··· Data extract
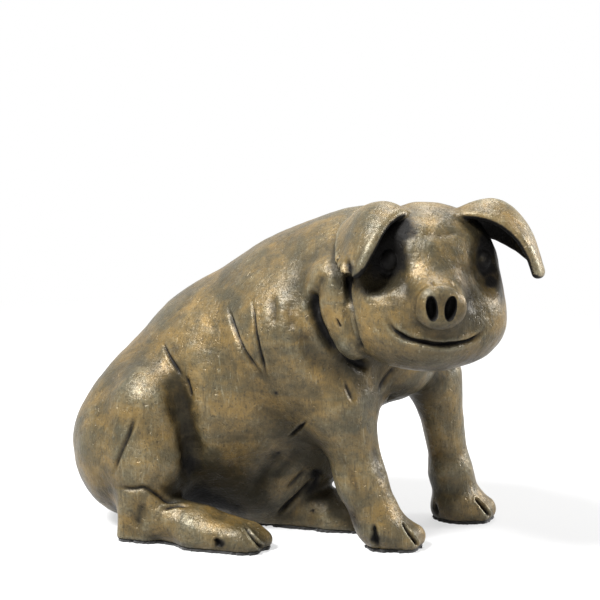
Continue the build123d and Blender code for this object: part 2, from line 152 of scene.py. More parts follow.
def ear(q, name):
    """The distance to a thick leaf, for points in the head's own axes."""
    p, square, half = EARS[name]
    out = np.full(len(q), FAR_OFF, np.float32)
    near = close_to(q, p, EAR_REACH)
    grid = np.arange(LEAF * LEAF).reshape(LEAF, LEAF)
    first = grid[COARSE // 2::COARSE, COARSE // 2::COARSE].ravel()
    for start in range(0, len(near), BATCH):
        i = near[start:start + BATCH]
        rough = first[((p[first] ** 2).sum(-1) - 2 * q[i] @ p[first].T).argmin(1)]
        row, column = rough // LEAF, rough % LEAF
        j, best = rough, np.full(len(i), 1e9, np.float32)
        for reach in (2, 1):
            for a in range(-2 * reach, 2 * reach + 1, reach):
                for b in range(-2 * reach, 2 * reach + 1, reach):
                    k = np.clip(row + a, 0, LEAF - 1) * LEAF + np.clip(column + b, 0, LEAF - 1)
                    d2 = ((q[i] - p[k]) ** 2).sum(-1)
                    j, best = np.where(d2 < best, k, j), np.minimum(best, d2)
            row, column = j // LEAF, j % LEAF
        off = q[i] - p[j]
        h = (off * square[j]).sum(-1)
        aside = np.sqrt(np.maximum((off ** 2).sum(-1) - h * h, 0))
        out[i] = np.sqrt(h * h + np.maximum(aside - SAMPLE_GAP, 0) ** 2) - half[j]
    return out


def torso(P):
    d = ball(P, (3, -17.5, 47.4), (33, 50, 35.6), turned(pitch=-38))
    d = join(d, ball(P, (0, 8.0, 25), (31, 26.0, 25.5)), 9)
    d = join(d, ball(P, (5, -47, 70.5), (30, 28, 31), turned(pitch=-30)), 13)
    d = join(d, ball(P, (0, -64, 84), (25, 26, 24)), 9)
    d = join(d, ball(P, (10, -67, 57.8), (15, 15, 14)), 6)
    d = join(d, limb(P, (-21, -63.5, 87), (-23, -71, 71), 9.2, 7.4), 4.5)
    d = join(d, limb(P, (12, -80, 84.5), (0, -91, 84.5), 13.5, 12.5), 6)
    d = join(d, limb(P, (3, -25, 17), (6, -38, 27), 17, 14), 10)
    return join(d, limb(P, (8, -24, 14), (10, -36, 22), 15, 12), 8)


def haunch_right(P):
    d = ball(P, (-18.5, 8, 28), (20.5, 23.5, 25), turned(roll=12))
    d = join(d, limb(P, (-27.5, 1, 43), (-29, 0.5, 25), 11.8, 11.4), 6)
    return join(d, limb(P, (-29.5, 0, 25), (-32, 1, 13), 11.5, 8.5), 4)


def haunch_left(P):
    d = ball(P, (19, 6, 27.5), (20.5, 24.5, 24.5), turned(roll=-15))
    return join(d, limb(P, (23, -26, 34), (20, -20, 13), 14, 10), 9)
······
▶ Exercise objective
Every line of the data above should be copied exactly.

▶ Output of the task
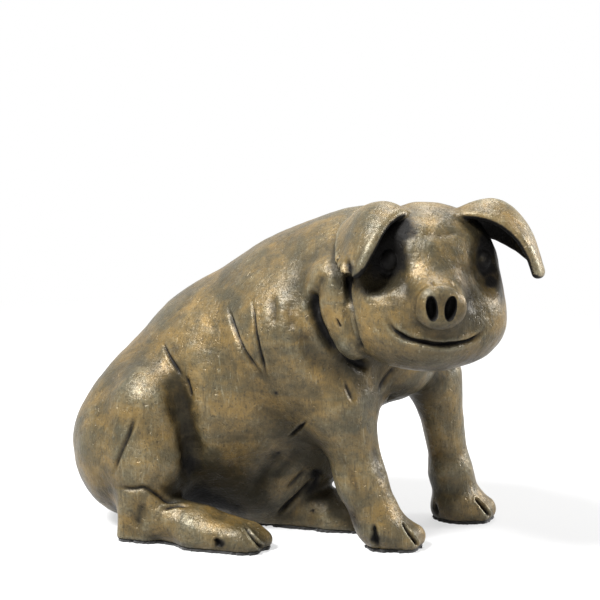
Continue the build123d and Blender code for this object: part 2, from line 152 of scene.py. More parts follow.
def ear(q, name):
    """The distance to a thick leaf, for points in the head's own axes."""
    p, square, half = EARS[name]
    out = np.full(len(q), FAR_OFF, np.float32)
    near = close_to(q, p, EAR_REACH)
    grid = np.arange(LEAF * LEAF).reshape(LEAF, LEAF)
    first = grid[COARSE // 2::COARSE, COARSE // 2::COARSE].ravel()
    for start in range(0, len(near), BATCH):
        i = near[start:start + BATCH]
        rough = first[((p[first] ** 2).sum(-1) - 2 * q[i] @ p[first].T).argmin(1)]
        row, column = rough // LEAF, rough % LEAF
        j, best = rough, np.full(len(i), 1e9, np.float32)
        for reach in (2, 1):
            for a in range(-2 * reach, 2 * reach + 1, reach):
                for b in range(-2 * reach, 2 * reach + 1, reach):
                    k = np.clip(row + a, 0, LEAF - 1) * LEAF + np.clip(column + b, 0, LEAF - 1)
                    d2 = ((q[i] - p[k]) ** 2).sum(-1)
                    j, best = np.where(d2 < best, k, j), np.minimum(best, d2)
            row, column = j // LEAF, j % LEAF
        off = q[i] - p[j]
        h = (off * square[j]).sum(-1)
        aside = np.sqrt(np.maximum((off ** 2).sum(-1) - h * h, 0))
        out[i] = np.sqrt(h * h + np.maximum(aside - SAMPLE_GAP, 0) ** 2) - half[j]
    return out


def torso(P):
    d = ball(P, (3, -17.5, 47.4), (33, 50, 35.6), turned(pitch=-38))
    d = join(d, ball(P, (0, 8.0, 25), (31, 26.0, 25.5)), 9)
    d = join(d, ball(P, (5, -47, 70.5), (30, 28, 31), turned(pitch=-30)), 13)
    d = join(d, ball(P, (0, -64, 84), (25, 26, 24)), 9)
    d = join(d, ball(P, (10, -67, 57.8), (15, 15, 14)), 6)
    d = join(d, limb(P, (-21, -63.5, 87), (-23, -71, 71), 9.2, 7.4), 4.5)
    d = join(d, limb(P, (12, -80, 84.5), (0, -91, 84.5), 13.5, 12.5), 6)
    d = join(d, limb(P, (3, -25, 17), (6, -38, 27), 17, 14), 10)
    return join(d, limb(P, (8, -24, 14), (10, -36, 22), 15, 12), 8)


def haunch_right(P):
    d = ball(P, (-18.5, 8, 28), (20.5, 23.5, 25), turned(roll=12))
    d = join(d, limb(P, (-27.5, 1, 43), (-29, 0.5, 25), 11.8, 11.4), 6)
    return join(d, limb(P, (-29.5, 0, 25), (-32, 1, 13), 11.5, 8.5), 4)


def haunch_left(P):
    d = ball(P, (19, 6, 27.5), (20.5, 24.5, 24.5), turned(roll=-15))
    return join(d, limb(P, (23, -26, 34), (20, -20, 13), 14, 10), 9)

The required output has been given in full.